╭──
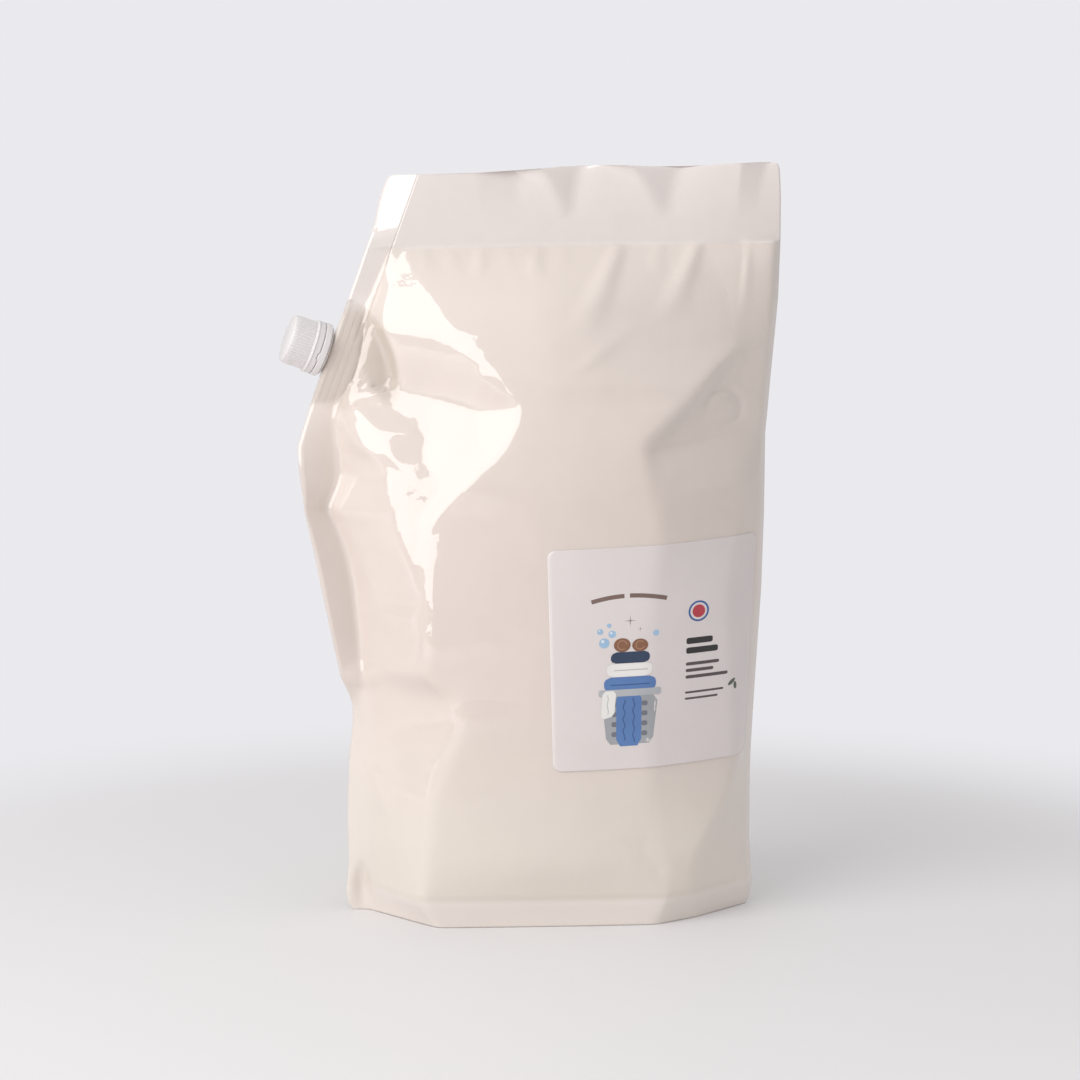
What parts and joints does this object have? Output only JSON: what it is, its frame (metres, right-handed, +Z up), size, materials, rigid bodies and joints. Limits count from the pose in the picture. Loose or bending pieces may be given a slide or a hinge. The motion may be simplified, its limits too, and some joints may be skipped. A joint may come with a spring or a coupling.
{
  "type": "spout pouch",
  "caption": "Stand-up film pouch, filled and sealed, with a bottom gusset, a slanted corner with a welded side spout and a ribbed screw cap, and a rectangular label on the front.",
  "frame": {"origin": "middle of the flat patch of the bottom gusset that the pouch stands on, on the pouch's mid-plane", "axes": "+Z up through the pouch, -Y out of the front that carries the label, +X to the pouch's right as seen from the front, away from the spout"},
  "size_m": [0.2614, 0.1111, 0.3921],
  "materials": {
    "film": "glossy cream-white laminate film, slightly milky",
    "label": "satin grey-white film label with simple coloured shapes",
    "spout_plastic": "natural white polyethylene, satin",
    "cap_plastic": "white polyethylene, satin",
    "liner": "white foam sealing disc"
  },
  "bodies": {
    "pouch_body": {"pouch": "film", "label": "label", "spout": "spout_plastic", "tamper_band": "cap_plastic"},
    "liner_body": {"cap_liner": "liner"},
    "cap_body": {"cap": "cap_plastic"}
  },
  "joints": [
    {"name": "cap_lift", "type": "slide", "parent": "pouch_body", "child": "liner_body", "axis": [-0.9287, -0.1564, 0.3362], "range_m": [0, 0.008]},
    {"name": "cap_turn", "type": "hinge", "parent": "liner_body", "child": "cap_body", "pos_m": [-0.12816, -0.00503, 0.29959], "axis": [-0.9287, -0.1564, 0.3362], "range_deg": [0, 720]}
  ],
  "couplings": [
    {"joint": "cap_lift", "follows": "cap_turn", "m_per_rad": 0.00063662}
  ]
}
╰──
## Problem description:
Repeat the data exactly. Leave nothing out.

## Task output:
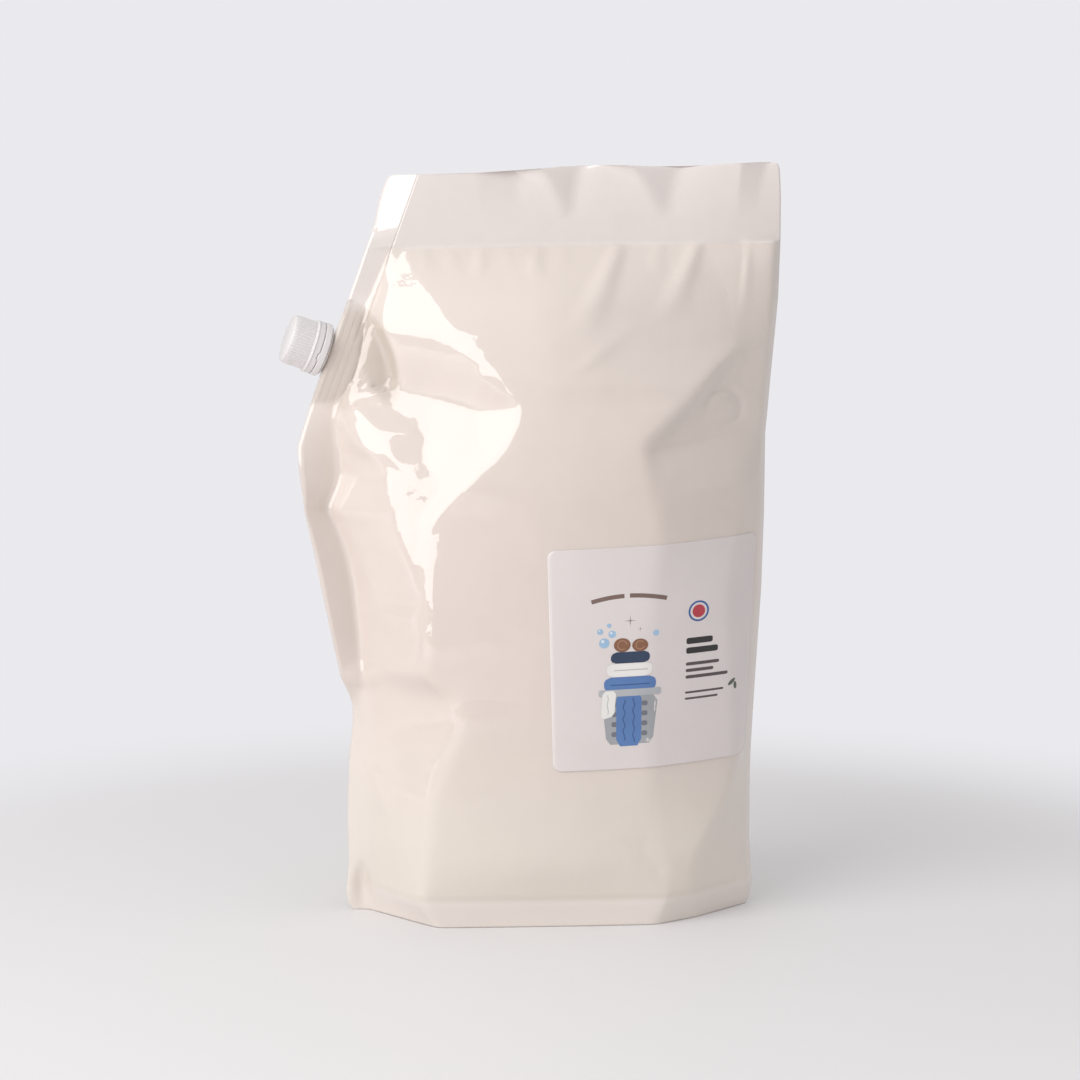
What parts and joints does this object have? Output only JSON: what it is, its frame (metres, right-handed, +Z up), size, materials, rigid bodies and joints. Limits count from the pose in the picture. Loose or bending pieces may be given a slide or a hinge. The motion may be simplified, its limits too, and some joints may be skipped. A joint may come with a spring or a coupling.
{
  "type": "spout pouch",
  "caption": "Stand-up film pouch, filled and sealed, with a bottom gusset, a slanted corner with a welded side spout and a ribbed screw cap, and a rectangular label on the front.",
  "frame": {"origin": "middle of the flat patch of the bottom gusset that the pouch stands on, on the pouch's mid-plane", "axes": "+Z up through the pouch, -Y out of the front that carries the label, +X to the pouch's right as seen from the front, away from the spout"},
  "size_m": [0.2614, 0.1111, 0.3921],
  "materials": {
    "film": "glossy cream-white laminate film, slightly milky",
    "label": "satin grey-white film label with simple coloured shapes",
    "spout_plastic": "natural white polyethylene, satin",
    "cap_plastic": "white polyethylene, satin",
    "liner": "white foam sealing disc"
  },
  "bodies": {
    "pouch_body": {"pouch": "film", "label": "label", "spout": "spout_plastic", "tamper_band": "cap_plastic"},
    "liner_body": {"cap_liner": "liner"},
    "cap_body": {"cap": "cap_plastic"}
  },
  "joints": [
    {"name": "cap_lift", "type": "slide", "parent": "pouch_body", "child": "liner_body", "axis": [-0.9287, -0.1564, 0.3362], "range_m": [0, 0.008]},
    {"name": "cap_turn", "type": "hinge", "parent": "liner_body", "child": "cap_body", "pos_m": [-0.12816, -0.00503, 0.29959], "axis": [-0.9287, -0.1564, 0.3362], "range_deg": [0, 720]}
  ],
  "couplings": [
    {"joint": "cap_lift", "follows": "cap_turn", "m_per_rad": 0.00063662}
  ]
}